(To do)
Look below for the line containing "one turned round"; from there through the line containing "obj.matrix_parent_inverse = Matrix.Identity(4)", both lines included, please set down each line exactly and nothing else.

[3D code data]
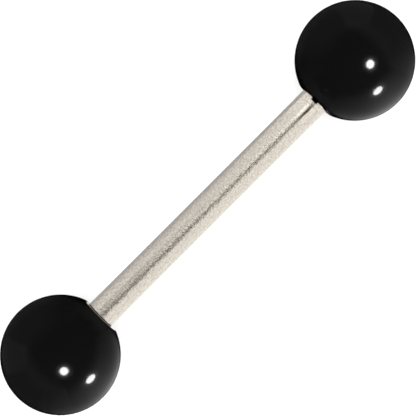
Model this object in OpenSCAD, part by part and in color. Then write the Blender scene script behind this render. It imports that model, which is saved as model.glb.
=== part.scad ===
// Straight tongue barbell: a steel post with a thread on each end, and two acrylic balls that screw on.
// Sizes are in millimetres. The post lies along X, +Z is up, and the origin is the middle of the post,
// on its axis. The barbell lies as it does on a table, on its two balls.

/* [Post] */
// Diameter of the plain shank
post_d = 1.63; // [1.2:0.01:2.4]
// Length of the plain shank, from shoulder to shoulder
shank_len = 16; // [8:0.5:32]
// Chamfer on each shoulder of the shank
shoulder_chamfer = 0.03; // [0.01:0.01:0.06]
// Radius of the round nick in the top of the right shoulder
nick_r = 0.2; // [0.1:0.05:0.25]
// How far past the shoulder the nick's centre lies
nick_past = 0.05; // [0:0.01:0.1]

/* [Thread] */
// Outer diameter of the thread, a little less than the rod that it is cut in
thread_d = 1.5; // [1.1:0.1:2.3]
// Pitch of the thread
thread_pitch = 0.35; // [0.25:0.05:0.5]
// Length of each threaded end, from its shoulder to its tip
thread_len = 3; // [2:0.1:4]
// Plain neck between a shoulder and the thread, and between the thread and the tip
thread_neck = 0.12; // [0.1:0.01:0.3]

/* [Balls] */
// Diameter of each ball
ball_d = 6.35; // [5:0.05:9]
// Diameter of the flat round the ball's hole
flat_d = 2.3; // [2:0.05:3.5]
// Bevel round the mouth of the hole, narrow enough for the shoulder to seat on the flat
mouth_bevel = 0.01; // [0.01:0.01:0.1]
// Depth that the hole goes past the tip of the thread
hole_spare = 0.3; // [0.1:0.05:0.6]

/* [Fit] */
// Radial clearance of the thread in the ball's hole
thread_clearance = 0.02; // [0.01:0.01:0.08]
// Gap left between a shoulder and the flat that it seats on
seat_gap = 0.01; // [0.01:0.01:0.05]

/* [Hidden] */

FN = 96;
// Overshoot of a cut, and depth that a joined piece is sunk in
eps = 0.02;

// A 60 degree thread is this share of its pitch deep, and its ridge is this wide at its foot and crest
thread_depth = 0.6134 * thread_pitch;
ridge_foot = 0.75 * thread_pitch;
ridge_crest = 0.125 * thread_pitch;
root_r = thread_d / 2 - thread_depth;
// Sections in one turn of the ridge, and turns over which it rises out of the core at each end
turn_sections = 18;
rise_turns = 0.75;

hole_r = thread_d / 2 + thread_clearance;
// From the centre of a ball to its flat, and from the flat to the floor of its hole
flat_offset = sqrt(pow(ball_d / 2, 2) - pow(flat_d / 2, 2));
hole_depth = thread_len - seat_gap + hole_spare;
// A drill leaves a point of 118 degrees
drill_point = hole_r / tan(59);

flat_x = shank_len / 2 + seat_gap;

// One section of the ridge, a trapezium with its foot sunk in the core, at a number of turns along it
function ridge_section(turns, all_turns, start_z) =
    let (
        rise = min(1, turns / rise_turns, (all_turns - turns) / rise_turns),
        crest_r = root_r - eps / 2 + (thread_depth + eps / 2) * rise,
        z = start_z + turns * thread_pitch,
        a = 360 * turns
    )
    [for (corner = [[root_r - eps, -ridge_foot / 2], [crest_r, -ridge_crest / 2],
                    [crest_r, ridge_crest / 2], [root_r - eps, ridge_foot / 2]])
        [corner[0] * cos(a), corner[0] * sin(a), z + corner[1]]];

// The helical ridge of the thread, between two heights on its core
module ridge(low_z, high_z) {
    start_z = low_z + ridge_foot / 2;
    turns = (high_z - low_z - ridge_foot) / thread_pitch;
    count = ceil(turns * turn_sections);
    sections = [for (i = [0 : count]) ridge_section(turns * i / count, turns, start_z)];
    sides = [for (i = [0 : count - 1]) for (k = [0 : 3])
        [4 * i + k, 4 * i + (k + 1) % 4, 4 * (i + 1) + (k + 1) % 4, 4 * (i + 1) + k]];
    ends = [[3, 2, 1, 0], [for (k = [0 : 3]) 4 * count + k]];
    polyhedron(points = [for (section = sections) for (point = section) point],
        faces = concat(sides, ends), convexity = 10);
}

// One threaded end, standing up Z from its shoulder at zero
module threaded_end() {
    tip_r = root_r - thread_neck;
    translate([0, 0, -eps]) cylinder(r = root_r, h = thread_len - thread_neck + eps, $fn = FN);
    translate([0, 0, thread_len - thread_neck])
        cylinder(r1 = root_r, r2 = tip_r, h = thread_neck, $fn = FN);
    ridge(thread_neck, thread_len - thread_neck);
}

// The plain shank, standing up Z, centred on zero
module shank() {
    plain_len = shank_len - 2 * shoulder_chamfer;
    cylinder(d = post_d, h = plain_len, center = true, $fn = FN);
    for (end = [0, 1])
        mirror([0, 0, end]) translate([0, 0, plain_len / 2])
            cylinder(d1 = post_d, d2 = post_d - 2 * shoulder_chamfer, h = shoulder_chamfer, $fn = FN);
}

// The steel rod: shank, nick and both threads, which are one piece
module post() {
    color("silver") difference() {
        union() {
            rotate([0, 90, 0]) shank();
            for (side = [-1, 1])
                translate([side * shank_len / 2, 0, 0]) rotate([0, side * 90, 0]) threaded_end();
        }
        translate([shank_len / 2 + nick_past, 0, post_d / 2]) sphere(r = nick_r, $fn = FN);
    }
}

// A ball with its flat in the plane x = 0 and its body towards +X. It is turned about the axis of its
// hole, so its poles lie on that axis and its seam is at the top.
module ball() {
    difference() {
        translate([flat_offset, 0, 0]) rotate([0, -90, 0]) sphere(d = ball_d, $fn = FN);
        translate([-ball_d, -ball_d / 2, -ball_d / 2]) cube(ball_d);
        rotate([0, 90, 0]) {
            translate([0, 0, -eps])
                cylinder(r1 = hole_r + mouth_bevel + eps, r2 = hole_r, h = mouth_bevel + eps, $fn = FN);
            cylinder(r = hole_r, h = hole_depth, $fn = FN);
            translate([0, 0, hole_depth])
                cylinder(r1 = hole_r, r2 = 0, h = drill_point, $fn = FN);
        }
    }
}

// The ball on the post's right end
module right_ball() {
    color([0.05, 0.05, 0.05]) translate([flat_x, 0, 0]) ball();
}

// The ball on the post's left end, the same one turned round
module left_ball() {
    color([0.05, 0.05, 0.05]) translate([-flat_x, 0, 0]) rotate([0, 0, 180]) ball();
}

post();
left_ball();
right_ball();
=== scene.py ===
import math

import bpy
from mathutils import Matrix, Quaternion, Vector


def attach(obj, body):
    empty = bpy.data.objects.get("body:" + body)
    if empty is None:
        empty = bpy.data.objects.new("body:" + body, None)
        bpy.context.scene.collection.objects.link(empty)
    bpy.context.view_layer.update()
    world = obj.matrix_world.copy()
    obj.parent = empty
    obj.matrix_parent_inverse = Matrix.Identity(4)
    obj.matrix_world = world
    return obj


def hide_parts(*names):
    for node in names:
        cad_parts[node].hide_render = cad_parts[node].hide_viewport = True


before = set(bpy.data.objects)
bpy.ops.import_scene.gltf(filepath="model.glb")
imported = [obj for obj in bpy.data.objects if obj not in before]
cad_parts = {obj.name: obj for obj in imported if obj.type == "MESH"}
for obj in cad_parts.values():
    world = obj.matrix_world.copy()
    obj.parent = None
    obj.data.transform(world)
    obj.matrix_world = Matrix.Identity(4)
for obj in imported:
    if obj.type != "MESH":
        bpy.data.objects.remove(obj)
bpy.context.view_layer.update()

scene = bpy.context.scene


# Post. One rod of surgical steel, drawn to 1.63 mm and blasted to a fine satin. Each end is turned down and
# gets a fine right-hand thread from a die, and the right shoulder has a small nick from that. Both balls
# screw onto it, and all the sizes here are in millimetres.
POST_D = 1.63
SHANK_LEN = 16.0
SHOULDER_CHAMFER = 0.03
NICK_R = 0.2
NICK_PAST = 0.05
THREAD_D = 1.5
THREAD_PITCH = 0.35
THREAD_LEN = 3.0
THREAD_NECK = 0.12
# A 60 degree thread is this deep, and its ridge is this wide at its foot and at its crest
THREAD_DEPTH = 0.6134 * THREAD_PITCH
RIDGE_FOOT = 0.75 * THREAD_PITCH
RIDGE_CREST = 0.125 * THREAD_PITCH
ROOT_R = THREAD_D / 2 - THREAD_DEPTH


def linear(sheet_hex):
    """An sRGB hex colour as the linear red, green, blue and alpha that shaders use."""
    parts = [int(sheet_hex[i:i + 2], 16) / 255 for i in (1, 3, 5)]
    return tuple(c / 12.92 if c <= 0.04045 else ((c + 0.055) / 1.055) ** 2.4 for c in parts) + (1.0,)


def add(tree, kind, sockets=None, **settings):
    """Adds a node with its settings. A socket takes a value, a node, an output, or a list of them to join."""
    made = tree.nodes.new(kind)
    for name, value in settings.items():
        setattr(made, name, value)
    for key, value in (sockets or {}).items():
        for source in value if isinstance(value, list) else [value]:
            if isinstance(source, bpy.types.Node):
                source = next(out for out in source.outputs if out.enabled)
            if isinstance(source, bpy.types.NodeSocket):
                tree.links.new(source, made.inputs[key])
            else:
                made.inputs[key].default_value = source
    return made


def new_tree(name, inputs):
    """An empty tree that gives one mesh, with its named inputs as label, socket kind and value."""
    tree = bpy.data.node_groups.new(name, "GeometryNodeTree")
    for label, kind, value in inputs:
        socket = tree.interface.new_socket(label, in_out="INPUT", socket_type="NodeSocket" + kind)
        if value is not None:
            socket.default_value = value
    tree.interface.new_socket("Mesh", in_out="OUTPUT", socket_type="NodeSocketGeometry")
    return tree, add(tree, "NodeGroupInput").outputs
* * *
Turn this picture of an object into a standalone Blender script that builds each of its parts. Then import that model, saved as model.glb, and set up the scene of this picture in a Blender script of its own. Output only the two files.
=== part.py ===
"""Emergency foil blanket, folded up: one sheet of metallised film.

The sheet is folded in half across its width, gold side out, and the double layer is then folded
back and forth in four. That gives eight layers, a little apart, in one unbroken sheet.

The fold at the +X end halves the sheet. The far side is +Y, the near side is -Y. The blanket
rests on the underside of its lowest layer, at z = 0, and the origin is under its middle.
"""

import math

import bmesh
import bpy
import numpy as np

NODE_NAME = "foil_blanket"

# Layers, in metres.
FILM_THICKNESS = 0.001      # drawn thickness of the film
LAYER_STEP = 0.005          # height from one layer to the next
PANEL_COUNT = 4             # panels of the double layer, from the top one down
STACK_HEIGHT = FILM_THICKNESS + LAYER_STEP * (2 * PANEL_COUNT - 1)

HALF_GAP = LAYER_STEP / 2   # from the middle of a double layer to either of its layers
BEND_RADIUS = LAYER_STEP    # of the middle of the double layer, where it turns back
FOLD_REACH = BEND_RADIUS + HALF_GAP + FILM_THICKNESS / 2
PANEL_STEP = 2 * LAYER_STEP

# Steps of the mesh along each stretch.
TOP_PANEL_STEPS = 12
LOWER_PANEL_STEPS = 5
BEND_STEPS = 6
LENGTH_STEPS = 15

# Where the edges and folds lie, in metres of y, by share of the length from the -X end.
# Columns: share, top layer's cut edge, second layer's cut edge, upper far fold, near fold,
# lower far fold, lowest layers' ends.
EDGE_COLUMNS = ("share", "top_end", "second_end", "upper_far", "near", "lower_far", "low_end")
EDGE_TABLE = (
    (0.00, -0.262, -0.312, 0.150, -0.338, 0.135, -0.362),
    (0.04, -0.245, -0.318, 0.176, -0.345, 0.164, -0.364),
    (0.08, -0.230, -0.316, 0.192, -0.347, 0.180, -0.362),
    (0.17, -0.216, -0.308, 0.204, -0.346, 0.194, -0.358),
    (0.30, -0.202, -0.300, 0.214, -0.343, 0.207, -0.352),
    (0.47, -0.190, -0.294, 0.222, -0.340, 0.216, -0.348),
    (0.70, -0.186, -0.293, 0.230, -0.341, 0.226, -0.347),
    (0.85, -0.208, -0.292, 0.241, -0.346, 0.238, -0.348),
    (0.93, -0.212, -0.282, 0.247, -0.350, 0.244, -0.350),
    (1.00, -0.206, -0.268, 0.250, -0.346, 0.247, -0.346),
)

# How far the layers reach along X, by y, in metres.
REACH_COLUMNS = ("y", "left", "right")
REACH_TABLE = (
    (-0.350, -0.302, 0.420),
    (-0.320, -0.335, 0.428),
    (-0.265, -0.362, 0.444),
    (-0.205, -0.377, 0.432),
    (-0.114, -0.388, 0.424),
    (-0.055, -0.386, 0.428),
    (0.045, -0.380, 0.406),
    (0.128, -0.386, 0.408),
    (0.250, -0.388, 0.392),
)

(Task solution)
// The ball on the post's left end, the same one turned round
module left_ball() {
    color([0.05, 0.05, 0.05]) translate([-flat_x, 0, 0]) rotate([0, 0, 180]) ball();
}

post();
left_ball();
right_ball();
=== scene.py ===
import math

import bpy
from mathutils import Matrix, Quaternion, Vector


def attach(obj, body):
    empty = bpy.data.objects.get("body:" + body)
    if empty is None:
        empty = bpy.data.objects.new("body:" + body, None)
        bpy.context.scene.collection.objects.link(empty)
    bpy.context.view_layer.update()
    world = obj.matrix_world.copy()
    obj.parent = empty
    obj.matrix_parent_inverse = Matrix.Identity(4)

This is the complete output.